Your task is to return, exactly, the run of lines starting at the line holding "Customizer sections. That" and ending at the line holding "two front notches.", both ends included and no other lines.
--- begin Data to process ---
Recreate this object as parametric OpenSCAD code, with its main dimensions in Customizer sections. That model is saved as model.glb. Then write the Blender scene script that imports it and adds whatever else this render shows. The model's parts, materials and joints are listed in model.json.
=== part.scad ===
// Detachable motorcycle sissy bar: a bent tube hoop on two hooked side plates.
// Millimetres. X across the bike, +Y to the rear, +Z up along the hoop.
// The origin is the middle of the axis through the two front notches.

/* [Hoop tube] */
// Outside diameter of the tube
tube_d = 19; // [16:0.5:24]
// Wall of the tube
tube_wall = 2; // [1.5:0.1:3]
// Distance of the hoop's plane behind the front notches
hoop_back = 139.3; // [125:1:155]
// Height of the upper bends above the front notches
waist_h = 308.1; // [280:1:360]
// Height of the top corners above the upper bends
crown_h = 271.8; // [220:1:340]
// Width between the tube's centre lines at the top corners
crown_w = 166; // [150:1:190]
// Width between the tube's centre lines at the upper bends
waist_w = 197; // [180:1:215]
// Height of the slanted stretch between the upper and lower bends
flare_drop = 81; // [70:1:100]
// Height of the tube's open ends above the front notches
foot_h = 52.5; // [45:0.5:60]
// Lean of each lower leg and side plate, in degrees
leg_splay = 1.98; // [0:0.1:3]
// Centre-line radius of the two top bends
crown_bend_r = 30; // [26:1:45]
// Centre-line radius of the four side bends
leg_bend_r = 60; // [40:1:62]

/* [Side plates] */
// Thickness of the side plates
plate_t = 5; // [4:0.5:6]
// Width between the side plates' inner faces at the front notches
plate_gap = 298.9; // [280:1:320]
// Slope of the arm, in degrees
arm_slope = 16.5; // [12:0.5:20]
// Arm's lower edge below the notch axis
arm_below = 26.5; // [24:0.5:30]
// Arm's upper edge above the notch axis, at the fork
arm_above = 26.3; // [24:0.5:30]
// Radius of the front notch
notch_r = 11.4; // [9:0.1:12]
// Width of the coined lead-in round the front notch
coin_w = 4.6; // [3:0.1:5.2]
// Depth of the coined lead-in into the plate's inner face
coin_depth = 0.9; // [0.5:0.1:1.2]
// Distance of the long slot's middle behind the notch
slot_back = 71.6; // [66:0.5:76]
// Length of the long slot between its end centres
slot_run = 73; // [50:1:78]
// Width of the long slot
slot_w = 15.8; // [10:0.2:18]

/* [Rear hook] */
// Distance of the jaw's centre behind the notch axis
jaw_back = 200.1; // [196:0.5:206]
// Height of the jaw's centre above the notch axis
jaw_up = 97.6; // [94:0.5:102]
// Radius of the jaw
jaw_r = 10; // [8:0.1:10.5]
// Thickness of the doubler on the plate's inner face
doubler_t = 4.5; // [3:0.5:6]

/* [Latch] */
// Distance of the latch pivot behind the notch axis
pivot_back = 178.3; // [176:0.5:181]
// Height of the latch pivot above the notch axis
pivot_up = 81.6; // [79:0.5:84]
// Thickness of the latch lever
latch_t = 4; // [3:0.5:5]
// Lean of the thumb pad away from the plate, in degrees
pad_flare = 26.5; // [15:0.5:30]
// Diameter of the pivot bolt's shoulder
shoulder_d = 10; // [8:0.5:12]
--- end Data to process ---
--- begin Data to process ---
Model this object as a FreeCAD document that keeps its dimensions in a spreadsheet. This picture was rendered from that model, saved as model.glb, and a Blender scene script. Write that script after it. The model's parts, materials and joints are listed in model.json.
--- end Data to process ---
--- begin Data to process ---
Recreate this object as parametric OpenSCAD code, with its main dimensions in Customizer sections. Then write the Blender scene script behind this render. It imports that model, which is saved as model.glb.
--- end Data to process ---
◆ **Written response**
Recreate this object as parametric OpenSCAD code, with its main dimensions in Customizer sections. That model is saved as model.glb. Then write the Blender scene script that imports it and adds whatever else this render shows. The model's parts, materials and joints are listed in model.json.
=== part.scad ===
// Detachable motorcycle sissy bar: a bent tube hoop on two hooked side plates.
// Millimetres. X across the bike, +Y to the rear, +Z up along the hoop.
// The origin is the middle of the axis through the two front notches.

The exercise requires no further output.